Modified Mercalli Shaking Intensity Scale

 Modified Mercalli Shaking Intensity Scale

In the early days of earthquake investigations, seismologist used earthquake intensities as the applicable yardstick to estimate the size of an earthquake. Intensities are measured by means of the degree of damage to structures, the amount of disturbance to the ground surface, and the extent of human and animal reactions to the shaking.

A scale developed by the Italian seismologist and volcanologist G. Mercalli in 1902 has 12 values for describing an earthquake. The scale was later modified to better fit modern conditions.

Intensity Description

I Not felt except by a very few under especially favorable circumstances

II Felt only by a few persons at rest, especially on upper floors of buildings. Suspended objects may swing.

III Felt quite noticeably indoors, especially on upper floors of buildings, but many people do not recognize it as an earthquake. Standing automobiles may rock. Vibrations like a passing truck.

IV During the day felt indoors by many, outdoors by few. At night some awakened. Dishes, windows, doors rattle; wall may make creaking sound. Hanging objects swing noticeably. Sensation like heavy truck striking building. Standing automobiles rocked noticeably.

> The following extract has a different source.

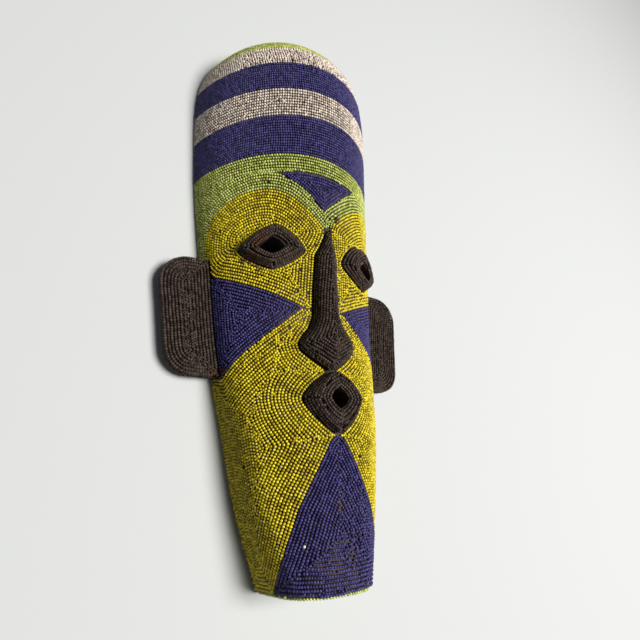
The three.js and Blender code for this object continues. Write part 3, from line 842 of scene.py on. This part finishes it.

V Felt by nearly everyone, many awakened a direction can be estimated. Some dishes, windows and so on broken; cracked plaster in a few places; unstable objects overturned. Disturbances of trees, poles and other tall objects sometimes noticed. Pendulum clocks may stop.

VI Felt by all, many frightened and run outdoors. Persons walk unsteadily. Windows, dishes and glassware broken; knickknacks, books, etc., off shelves; pictures knocked off walls. Church bells may ring. Some heavy furniture moved; a few instances of fallen plaster and damaged chimneys. Damage slight.

VII Difficult to stand. Everyone runs outdoors. Hanging objects quiver. Waves on ponds, water turbid with mud. Small landslides. Damage negligible in buildings of good design and construction; slight to moderate in well-built ordinary structures; considerable in poorly built or badly designed structures; some chimneys broken at roof line. Noticed by persons driving cars.

VIII Damage slight in specially designed structures; considerable in ordinary, substantial buildings with partial collapse; great in poorly built structures. Framed houses moved on foundations if not bolted down. Panel walls thrown out of frame structures. Fall of chimneys, factory stacks, columns, monuments, walls, towers and elevated tanks. Heavy furniture overturned. Sand and mud ejected in small amounts. Changes in well water. Steering of cars effected.

IX General panic. Damage is considerable in specially designed structures; well-designed frame structures thrown out of plumb; great in substantial buildings, with partial collapse. Buildings shifted off foundations. Ground cracked conspicuously. Underground pipes broken. Serious damage to reservoirs.

X Some well-built wooden structures destroyed; most masonry and framed structures destroyed with foundations; ground badly cracked. Rails bent. Landslides considerable from river banks and steep slopes. Shifted sand and mud. Water splashed, slopped over banks.

XI Few, if any, (masonry) structures remain standing. Bridges destroyed. Broad fissures in ground. Underground pipelines completely out of service. Earth slumps and land slips in soft ground. Rails bent greatly.

XII Damage nearly total. Large rock masses displaced. Waves seen on the ground surface. Lines of sight and level distorted. Objects thrown into the air.